Nevertheless, the researchers found clear indications for the causes of this warming. According to Hanno Meyer: “The curve shows a clear partitioning. Up to the dawn of industrialisation around 1850, we can attribute the development to changes in the Earth’s position relative to the sun. In other words, the duration and intensity of the solar radiation increased from winter to winter, causing temperatures to rise. But with industrialisation and the strong increase in the emissions of greenhouse gases like carbon dioxide, this was supplemented by the anthropogenic greenhouse effect. Starting at that point, our data curve shows a major increase that clearly differs from the gradual warming in the previous phase.”

In a next step, the researchers will investigate whether the same indicators for a gradual rise in winter temperatures in the Arctic can also be found in other permafrost regions around the globe. As Thomas Opel elaborates: “We already have data from an area 500 kilometres east of the Lena River Delta that supports our findings. But we don’t know how it looks for example in the Canadian Arctic. We suppose the development was similar there, but don’t yet have evidence to back up that assumption.”

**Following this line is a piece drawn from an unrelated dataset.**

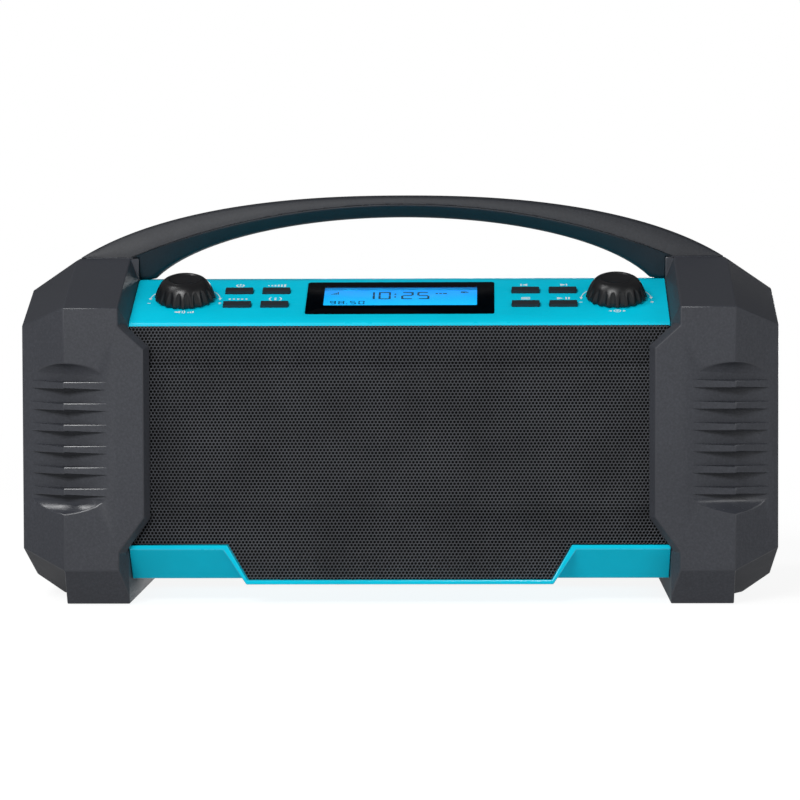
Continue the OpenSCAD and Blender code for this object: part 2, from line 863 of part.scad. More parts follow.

View onto the delta of the river Lena. Photo: Volkmar Kochan
View onto the delta of the river Lena. Photo: Volkmar Kochan

The data for the new Lena River Delta temperature curve comes from 42 ice samples, which AWI researchers collected over the course of several expeditions from 13 ice wedges that the river had uncovered during flooding. “For the purposes of the study, we only included samples for which we could clearly determine the age. Fortunately, for ice wedges this is relatively simple as a large number of plant remains and other organic material enters the ground ice during snow melt– and we can use the radiocarbon method to precisely determine the age of this material,” says Hanno Meyer.